Why did you decide teaching was for you at that time?
I had always planned to teach since I was about 15 years old, so it was a natural progression for me. My English teacher told me it would be a perfect job for me because I could perform in front of an audience every day. He inspired me so much throughout my education and I knew I wanted to be thought of in the same way by a student some day.
How did you find your teacher training year?
Training with a SCITT was definitely the best decision I ever made. Although it wasn’t easy, it certainly prepared me for future life in a school. It allowed me to work out very quickly whether a school environment was for me and I was given the opportunity to work in some wonderful schools in Cornwall. I received invaluable support from the SCITT teachers and felt like I could accomplish anything. I also made friends for life on the SCITT course; I still see two fellow SCITT trainees who have since moved back to London and Manchester and consider them my closest friends. Without the SCITT training course, I never would have met them.
How did you find settling into your first job?
I was offered a post at a school in Devon while training with Cornwall SCITT; it’s now four years later and I am still working in my first appointment.

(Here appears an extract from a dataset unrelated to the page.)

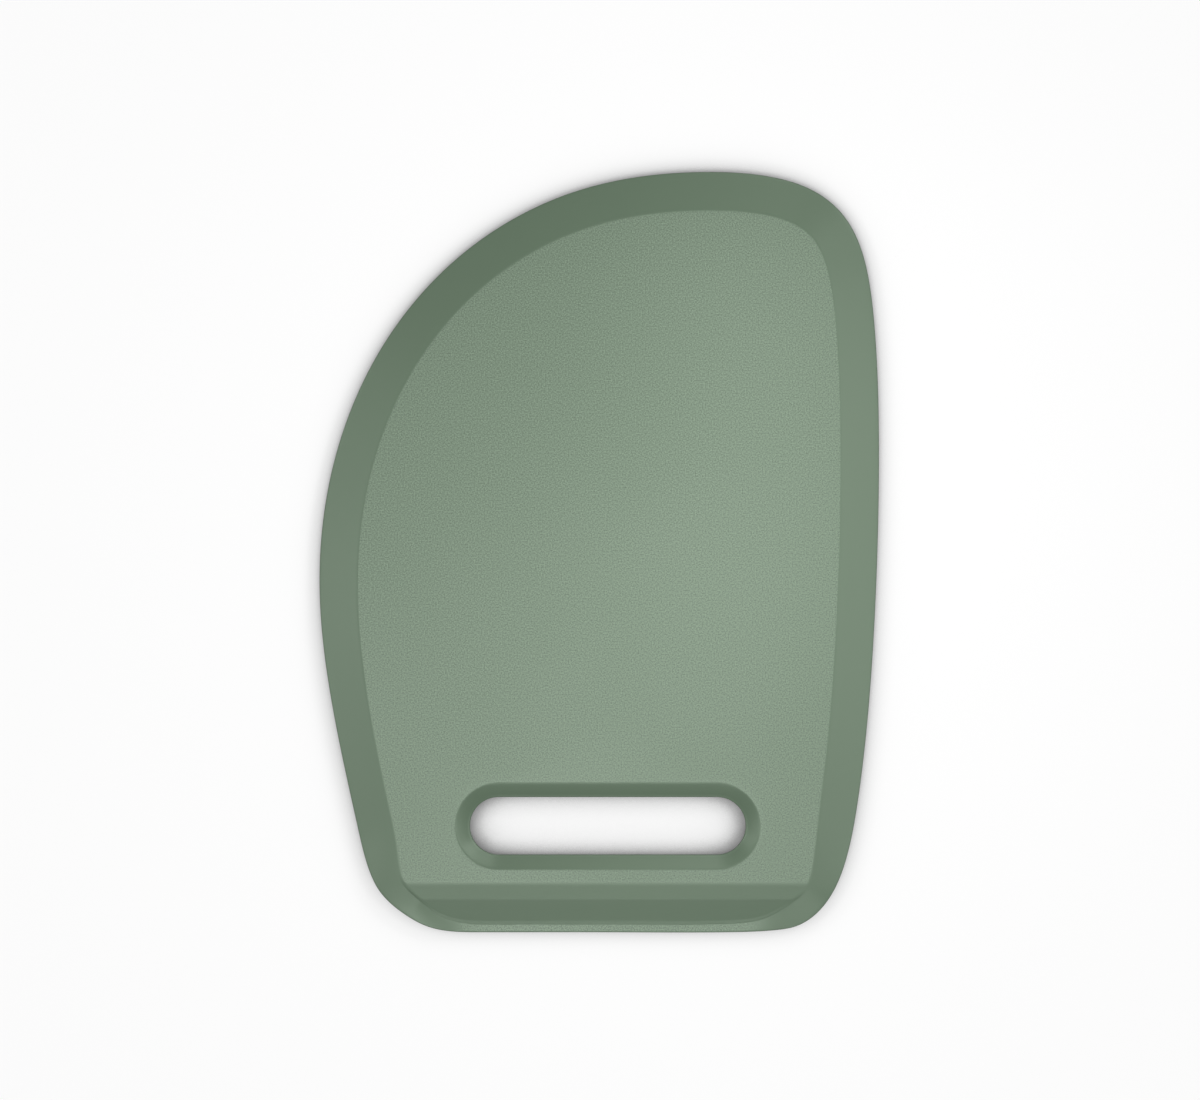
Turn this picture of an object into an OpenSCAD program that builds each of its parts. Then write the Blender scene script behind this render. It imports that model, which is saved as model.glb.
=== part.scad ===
// Dough scraper: a soft body moulded round a thin stiff nylon plate.
// It lies on its back face. +Y runs from the straight scraping edge to the curved end,
// +Z runs through the thickness, and the origin is under the middle of the outline.
// Front and back are alike, so every section is mirrored about the middle plane.

/* [Body] */
// Length from the straight scraping edge to the top of the curve
body_length = 160; // [130:1:200]
// Width across the curve
body_width = 117.6; // [96:0.1:147]
// Thickness between the two flat faces
body_thickness = 6; // [5:0.1:8]

/* [Bevel] */
// Width of the bevel round the curved edge
bevel_width = 8; // [6:0.1:10]
// Thickness left at the rim of the curved edge
rim_thickness = 2.2; // [2.1:0.1:3]
// Thickness of the rim where it is stoutest, round the lower left corner
corner_thickness = 4.4; // [3.6:0.1:4.6]
// How far each face of the rim dips below the lip where a corner runs out into it
corner_dip = 0.1; // [0.05:0.05:0.2]

/* [Scraping lip] */
// Thickness of the straight lip
lip_thickness = 1.9; // [1.4:0.1:2]
// Width of the flat land along the lip
lip_width = 2.1; // [1.5:0.1:3]
// Width of the steep slope that rises from the lip
lower_slope_width = 4.9; // [4:0.1:6]
// Width of the shallow slope between the steep one and the flat face
upper_slope_width = 3.3; // [2.5:0.1:4]
// How far the shallow slope falls on each side
upper_slope_drop = 0.55; // [0.4:0.05:0.7]
// Radius that rolls the flat face over into the shallow slope
roll_radius = 9; // [4:0.5:12]
// Radius of the hollow where the steep slope meets the lip
foot_radius = 2.2; // [1:0.1:4]

/* [Slot] */
// Length of the opening, over its round ends
slot_length = 58; // [45:0.5:66]
// Width of the opening
slot_width = 12.1; // [9:0.1:13]
// Height of the middle of the slot above the straight edge
slot_rise = 22.5; // [22:0.1:30]
// Distance of the slot from the middle of the width
slot_shift = 1.8; // [0:0.1:4]
// Width of the rounded rim round the opening
slot_rim_width = 3; // [2:0.1:3.4]
// Radius of that rounded rim
slot_rim_radius = 10; // [6:0.5:16]
// Height of the upright wall left in the middle of the thickness
slot_wall = 3.2; // [2.4:0.1:4]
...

I found a school which suits me perfectly. Many of the students come from a difficult background but they really appreciate every piece of support, learning and advice they are given. I teach a large amount of EAL students but my training from SCITT gave me many strategies to support me with this.
Have you received a promotion or any additional responsibilities since qualifying?
After my first year teaching, I was given the role of reading co-ordinator, due to my passion for literature. After my second year, I was entrusted with running a Media Studies GCSE course, which hadn’t been run for several years. I was able to encourage 40 students to apply for the course and I currently am in charge of the subject. This year I have been appointed as Head of Year 8, which I do alongside my Media and English teaching. I know that SCITT has given me the confidence to apply for these roles, and the experience and skills to be successful in my applications.